Cosmopolitan editor Helen Gurley Brown dies at 90
- 13 August 2012
- From the section US & Canada
Helen Gurley Brown, the editor-in-chief of Cosmopolitan magazine and author of Sex and the Single Girl, has died at 90, magazine publisher Hearst says.
Brown died in New York shortly after being admitted to hospital.
Hired by Hearst to turn around Cosmopolitan three years after her 1962 best-selling book, she edited the magazine for 32 years.
Under her, the magazine became famous for encouraging women to have sex, regardless of marital status.
Brown said her aim was to tell readers "how to get everything out of life - the money, recognition, success, men, prestige, authority, dignity - whatever she is looking at through the glass her nose is pressed against".
New York Mayor Michael Bloomberg paid tribute to Brown, saying that New York City had lost "a pioneer who reshaped not only the entire media industry, but the nation's culture".
"She was a role model for the millions of women whose private thoughts, wonders and dreams she addressed so brilliantly in print. She was a quintessential New Yorker: never afraid to speak her mind and always full of advice."
'Spirited and gutsy'
Brown was born in Arkansas on 18 February 1922, and moved to Los Angeles after her father died.

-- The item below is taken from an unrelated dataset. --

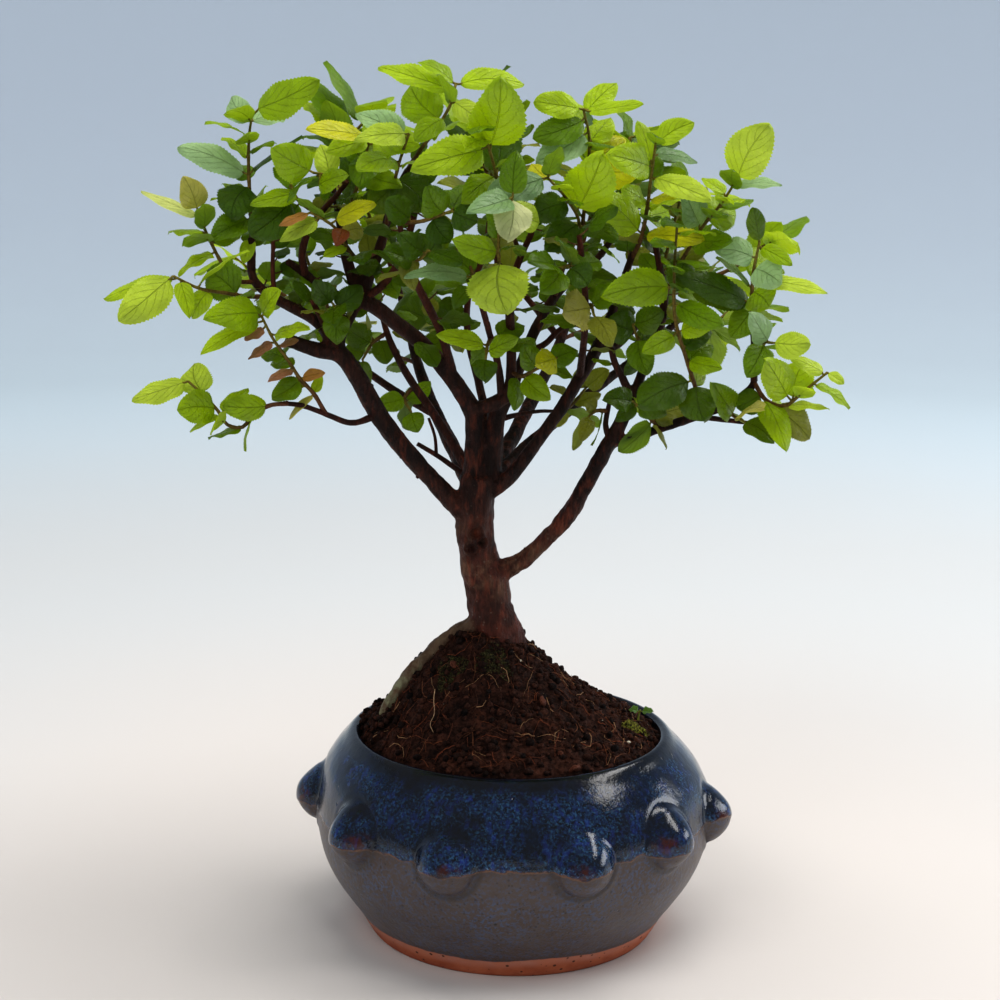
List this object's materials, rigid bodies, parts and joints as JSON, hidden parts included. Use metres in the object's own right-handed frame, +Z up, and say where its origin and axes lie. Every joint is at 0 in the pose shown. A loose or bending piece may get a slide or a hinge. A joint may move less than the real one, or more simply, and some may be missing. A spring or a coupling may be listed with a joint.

She graduated top of her class at John H Francis Polytechnic High School in 1939 before working as a secretary at various advertising agencies.
When finally given the chance to write advertising copy, she began winning prizes and became the highest-paid advertising woman on the west coast.
She was married at age 37 to former Cosmopolitan managing editor and movie producer David Brown, who encouraged her to write the book that became Sex and the Single Girl.
The bestseller has been published in 28 countries and translated into 16 languages. Brown wrote an additional five books over the course of her career.
Cosmopolitan's relentless focus on sex and Brown's approval of cosmetic surgery made her a controversial figure among feminists.
US feminist Betty Friedan initially dismissed Cosmo as "immature teenage-level sexual fantasy", but later said that Brown "in her editorship, has been a rather spirited and gutsy example in the revolution of women".
Brown soon turned around Cosmo's stagnant circulation. Within four issues, sales rose, even as the price of the magazine increased. Annual sales peaked at three million in 1983.
In 1972, US actor Burt Reynolds' near-nude photo created a sensation, but the male centrefold trend was discontinued in the 1990s.
Frank Bennack Jr, chief executive of Hearst, wrote in a statement confirming her death: "Helen was one of the world's most-recognised magazine editors and book authors, and a true pioneer for women in journalism."
By the time Brown stepped down as editor-in-chief of the American edition in 1997, the magazine was selling 2.5 million copies.
"It was a terrific magazine," she said later. "I would want my legacy to be: 'She created something that helped people.' My reader, I always felt, was someone who needed to come into her own."
Brown continued to be editor of the magazine's 64 international editions until her death.